Plan exactly when you hope to achieve each part of your resolution and how you can measure your progress. Even if you have not quite reached the overall goal, you will definitely feel motivated if you can see that you are getting closer. For the past few years I have completed an annual short charity run, and in 2018 I hope to complete a longer one. Running is not my favourite activity, and so I know that completing it will be a challenge, but I would like to push myself, and plan on measuring my progress through regular fitness activities that allow me to ensure I am on track. By doing so, I can enjoy the run instead of struggling through it!

  1. ‘Creativity is intelligence having fun’ – Albert Einstein

Write your resolutions down and put them somewhere visible in your flat. This does not have to be done in a boring written list format. Get creative! I enjoy art and design, and already have an A3 poster on my wall with black and white images of things that inspire me in relation to greater life goals. So, a wall collage in a similar style with images that represent my resolutions could be a good shout. Do whatever works for you so long as it acts as a reminder of what you are aiming to achieve, helping you not to lose sight of your goals when life gets busy.

5.‘We cannot change the cards we are dealt, just how we play the hand’ – Randy Pausch

Be inspired by other people. There is a wealth of information out there written, spoken, and vlogged about by people who have achieved incredible things. While your resolution may be unique, it can help to gain insights and tips from others. Often times it becomes clear that many successful figures have recurring attitudes and attributes that you can try to adopt in order to achieve your own goals in life. Last year, a memorable book for me was, The Last Lecture by Randy Pausch, an individual who has been able to accomplish his goals and maintain a positive attitude despite receiving very tragic news. Inspirational figures can be found closer to home too: in family and friends, as well as through befriending people who have different interests to you or who are at another stage in their life. These individuals can offer different and new perspectives.

  1. ‘In every job that must be done there is an element of fun’ – Mary Poppins

If your New Year’s resolution involves a challenging task you are dreading, consider how you can tweak your mentality to make things a lot more enjoyable. If your aim is to exercise more, perhaps experiment with different sporting activities until you find something that no longer feels like a chore. If your resolution is to wake up earlier in the morning then why not set a song as your alarm instead of persevering with the unbearable automated one you currently use (Think Michael Jackson, House of Pain or Chuck Berry!)?

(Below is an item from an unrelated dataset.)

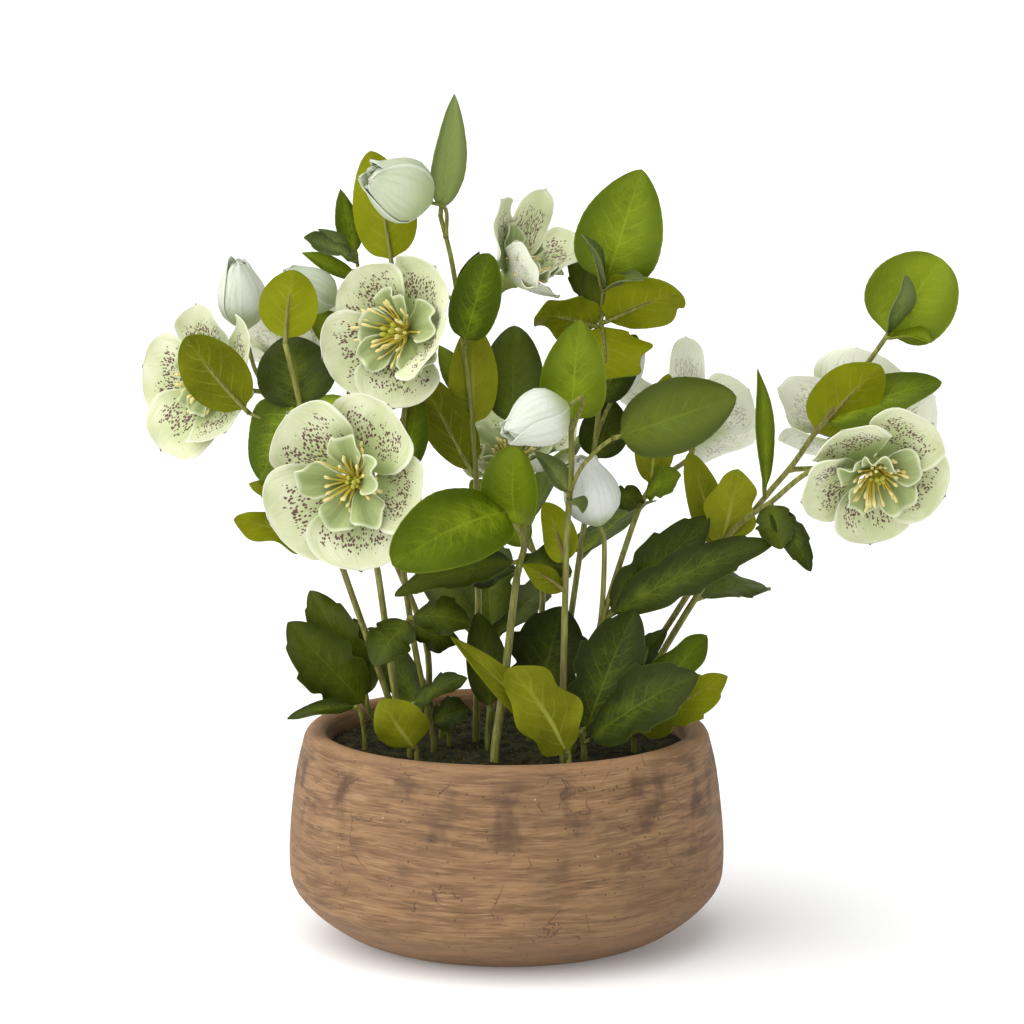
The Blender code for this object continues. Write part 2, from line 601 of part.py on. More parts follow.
def welded(shapes):
    """One shape from open ones whose edges meet point to point."""
    points, faces, places = [], [], {}
    for some, more in shapes:
        index = []
        for p in some:
            key = tuple(np.round(p, 4))
            if key not in places:
                places[key] = len(points)
                points.append(p)
            index.append(places[key])
        faces += [tuple(index[i] for i in face) for face in more]
    return points, faces


def bloom_shape(name, centre, facing, radius, roll, cup):
    """One closed skin: a receptacle, a whorl of five broad tepals and, inside it, five ruffled petals."""
    axis = unit(facing)
    first, second = across_of(axis)
    centre = np.array(centre, float)
    shapes, rings = [], []
    for kind, start, height, reach, rise, width, bow, fold, offset in (
            ("tepal", 6.0, 0.0, 1.0, cup, 1.12, -0.10, 8, 0),
            ("petal", 3.2, 1.4, 0.56, 0.30 + 0.35 * cup, 0.52, -0.05, 22, 36)):
        low, high = [], []
        for k in range(5):
            turn = math.radians(roll + offset + 72 * k)
            out = math.cos(turn) * first + math.sin(turn) * second
            length = radius * (1 + 0.05 * math.sin(2.3 * k + radius))
            usual = (reach, rise, 1.0)
            wide, high_up, broad = FOLDED.get((name, kind, k), usual)
            base = centre + out * start + axis * height
            tip = centre + out * length * wide + axis * radius * high_up
            top, bottom = blade_grids(base, tip, radius * width * broad, axis + 0.2 * np.cross(axis, out),
                                      bow * radius, fold, kind)
            shapes.append(sheet(top, bottom, based=False))
            low += bottom[0][::-1]
            high += top[0][::-1]
        shapes.append(band(low, high, only=(3, 2)))
        rings.append((low, high))
    back = centre + axis * RECEPTACLE_BACK
    outer, inner = rings
    ring = []
    for p in outer[0]:
        spread = p - centre - axis * np.dot(p - centre, axis)
        ring.append(back + RECEPTACLE_RADIUS * unit(spread))
    shapes.append(capped(ring, back, False))
    shapes.append(band(ring, outer[0]))
    shapes.append(band(outer[1][2:] + outer[1][:2], inner[0]))
    shapes.append(capped(inner[1], centre + axis * 2.0, True))
    return welded(shapes)


def stamen_shapes(centre, facing, radius, count):
    """A small dome with spreading three-sided filaments, each with a thicker end."""
    axis = unit(facing)
    first, second = across_of(axis)
    centre = np.array(centre, float)
    shapes = [revolved([(0, 2.6), (2.0, 2.6), (2.4, 4.4), (0, 6.6)], 6, centre, axis)]
    for k in range(count):
        turn = k * 2.399963
        lean = math.radians(14 + 26 * ((k * 0.618) % 1))
        out = math.cos(turn) * first + math.sin(turn) * second
        ahead = math.cos(lean) * axis + math.sin(lean) * out
        start = centre + axis * 4.6 + out * 0.8
        length = radius * (0.30 + 0.05 * ((k * 0.37) % 1))
        shapes.append(tube([start, start + ahead * length], (0.45, 0.8), 3))
    return shapes


def bud_shape(base, tip, width):
    """A closed bud of three petals, each lapping over the next by a step, open at the very tip."""
    base, tip = np.array(base, float), np.array(tip, float)
    length = np.linalg.norm(tip - base)
    axis = (tip - base) / length
    first, second = across_of(axis)
    rings = []
    for s, reach in BUD_PROFILE:
        ring = []
        for k in range(12):
            share = (0, 0.34, 0.68, 0.97)[k % 4]
            turn = math.radians(120 * (k // 4 + share) + 25 * s)
            out = math.cos(turn) * first + math.sin(turn) * second
            lift = 0.07 * s * math.sin(math.pi * share) * (reach > 0.2)
            lap = 1.07 - 0.17 * share * min(1, 6 * s)
            ring.append(base + axis * length * (s + lift) + out * width * reach * lap)
        rings.append(ring)
    shapes = [band(low, high) for low, high in zip(rings, rings[1:])]
    shapes.append(capped(rings[0], base, False))
    shapes.append(capped(rings[-1], base + axis * length * 0.80, True))
    return welded(shapes)


def build_pot():
    profile = [(0, 0)] + POT_OUTER + POT_INNER + [(78, POT_FLOOR), (0, POT_FLOOR)]
    return add_solid("pot", revolved(profile, POT_SIDES, (0, 0, 0), (0, 0, 1)), (0, 0, 0), "pot")


def build_soil():
    rng = random.Random(7)
    wall = [(r - SOIL_GAP, z) for r, z in reversed(POT_INNER) if z < SOIL_TOP]
    share = (SOIL_TOP - wall[-1][1]) / (POT_INNER[1][1] - wall[-1][1])
    rim = wall[-1][0] + share * (POT_INNER[1][0] - SOIL_GAP - wall[-1][0])
    profile = [(0, POT_FLOOR + SOIL_GAP), (77, POT_FLOOR + SOIL_GAP)] + wall
    profile += [(rim, SOIL_TOP - 1), (66, SOIL_TOP), (32, SOIL_TOP), (0, SOIL_TOP)]
    points, faces = revolved(profile, POT_SIDES, (0, 0, 0), (0, 0, 1))
    for p in points:
        if p[2] == SOIL_TOP:
            p[2] += SOIL_BUMP * rng.uniform(-1, 1)
    soil = add_solid("soil", (points, faces), (0, 0, 0), "soil")
    cutters = []
    for name, (foot, runs, _) in STEMS.items():
        radius = (runs[0][0][0] + HOLE_GAP) / math.cos(math.pi / 6)
        hole = [(0, HOLE_BOTTOM), (radius, HOLE_BOTTOM), (radius, SOIL_TOP + 9), (0, SOIL_TOP + 9)]
        shape = revolved(hole, 6, (*foot, 0), (0, 0, 1))
        cutters.append(add_solid(name + "_hole", shape, (0, 0, 0), None))
    apply_boolean(soil, cutters, "DIFFERENCE")
    keep_main_body(soil)
    return soil


def build():
    for obj in list(bpy.data.objects):
        bpy.data.objects.remove(obj, do_unlink=True)
    build_pot()
    build_soil()
    for name, (foot, runs, blades) in STEMS.items():
        colour = "dark_leaf" if name.startswith("basal") and name not in LIGHT_BASAL else "leaf"
        fused(name, stem_shapes(foot, runs, blades), (*foot, SOIL_TOP), colour)
    for name, (centre, facing, radius, roll, cup) in BLOOMS.items():
        add_solid(name, bloom_shape(name, centre, facing, radius, roll, cup), centre, "tepal")
        count = STAMENS_BACK if name in BACK_BLOOMS else STAMENS_FRONT
        threads = stamen_shapes(centre, facing, radius, count)
        fused(name.replace("bloom", "stamens"), threads, centre, "stamen")
    for name, (base, tip, width) in BUDS.items():
        add_solid(name, bud_shape(base, tip, width), base, "bud")


build()
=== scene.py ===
"""Potted hellebore: fine leaves, speckled blooms, buds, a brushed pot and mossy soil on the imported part.

The layout tables are in millimetres in the part's own frame: +Z up, the front of the plant towards -Y.
"""

import math
import random

import bpy
import numpy as np
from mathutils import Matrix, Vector, noise


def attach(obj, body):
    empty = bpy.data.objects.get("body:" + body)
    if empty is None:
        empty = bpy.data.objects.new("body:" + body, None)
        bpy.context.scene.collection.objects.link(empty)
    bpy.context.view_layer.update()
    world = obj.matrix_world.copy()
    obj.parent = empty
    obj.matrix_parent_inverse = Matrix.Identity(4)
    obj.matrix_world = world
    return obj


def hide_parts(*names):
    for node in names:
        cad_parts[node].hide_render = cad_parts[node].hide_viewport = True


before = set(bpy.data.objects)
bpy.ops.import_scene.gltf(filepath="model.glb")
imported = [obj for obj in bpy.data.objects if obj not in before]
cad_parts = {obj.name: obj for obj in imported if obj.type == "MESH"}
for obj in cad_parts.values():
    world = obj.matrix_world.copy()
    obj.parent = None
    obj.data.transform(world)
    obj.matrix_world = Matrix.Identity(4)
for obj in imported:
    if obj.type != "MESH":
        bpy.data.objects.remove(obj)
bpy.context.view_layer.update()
MM = 0.001

# The photo's camera: in front of the pot and above it, looking a little down, with a long lens.
CAMERA_PLACE = (0.0028, -2.6, 0.6504)
CAMERA_TILT = 80.71
CAMERA_LENS = 178.12

# Pot: outer and inner outline as (radius, height).
POT_OUTER = [(71, 0), (84, 4.5), (96, 12), (105.2, 20), (112.3, 30), (114, 43), (113.3, 62)]
POT_OUTER += [(110, 89), (106.8, 104), (105.3, 108.6), (102.6, 111.3), (99.5, 112)]
POT_INNER = [(96.6, 111.2), (94.6, 108.6), (93.5, 103), (94.6, 92), (97, 70), (90, 16)]
POT_SIDES = 128
# How far the wall strays from round, as a share of its radius.
POT_SWELL = 0.006

# Soil: its edge, top and underside, and how far its lumps rise and fall.
SOIL_RIM = 93.2
SOIL_TOP = 102.0
SOIL_BOTTOM = 60
SOIL_SIDES = 96
SOIL_RINGS = 30
SOIL_LUMPS = 3.0
FOOT_BOTTOM = 85.0
FOOT_TOP = 108.0
MOSS_STRANDS = 1100
STRAND_OUTLINE = [(0.32, 0), (0.28, 0.5), (0.10, 1.0)]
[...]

7. ‘What have you done today that makes you feel proud?’ – Heather Small

Finally, make sure that you celebrate your achievements and do something that will help you remember them. Leaving a memento will not only be nice to reflect on, it will also act as a reminder of your capabilities when it comes to fulfilling any future goals. If your resolution is more abstract, then why not keep a diary or pin up photos on your wall that reflect some great moments? One of my resolutions this year was to write an article for this paper, and I hope that having a copy will encourage me to continue writing in the future!

A ‘New Year’ does not have to signify “new me”, nor should we have to wait until January to take action. However, it can often act as a nice starting point, and can be a way of measuring our achievements from a specific date. It can also be an opportunity to reflect on the previous year, taking the time to ask ourselves what steps can be taken to improve aspects of our life or to build upon previous accomplishments. And most importantly, there are so many ways of making your resolutions both enjoyable and achievable.